The fascinating testimony of Francis Kéré reveals the ideas and values driving his socially committed architectural practice. It presents 26 key projects, illustrated with numerous sketches, photographs, and unpublished drawings, in a beautifully designed volume by the Amsterdam-based graphic design studio Irma Boom.
Highlighted works include the Serpentine Pavilion, the Gando school projects, the national assembly designs of Burkina Faso and Benin, the Thomas Sankara Memorial, and the recently unveiled Las Vegas Art Museum. Kéré’s voice naturally moves between poetry and pragmatism. From technical aspects like cutting bricks in situ to the political and environmental forces shaping his designs, he attends to both craftsmanship and large-scale reflection. One chapter subtitle sums it up: “How to channel imagination within the grid of rules (without stopping it from flying).”
For Kéré, architecture is a driver of learning and exchange that is created collectively and not imposed from above.

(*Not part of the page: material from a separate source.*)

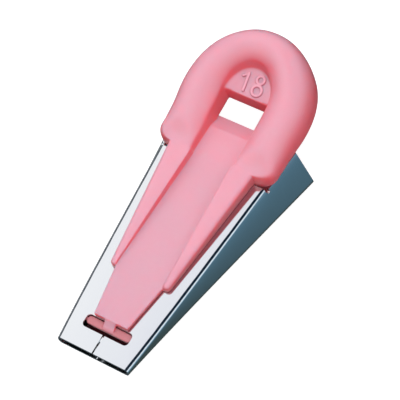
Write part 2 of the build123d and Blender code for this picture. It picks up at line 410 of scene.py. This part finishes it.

The architect is never the star but a facilitator of a common purpose. His designs are rooted in vernacular knowledge and non-elitist values, yet fully committed to the urgent realities of our time, from climate change and overpopulation to the fragile infrastructures of young democracies.
Reading this book is like peeking into Kéré’s personal notebook, with his scribbled notes alongside the works. It concludes with two reflective texts — one by the Ghanaian-Scottish academic and novelist Lesley Lokko and another by his mentor Juhani Pallasmaa — that place his practice within a broader cultural, ethical, and architectural conversation.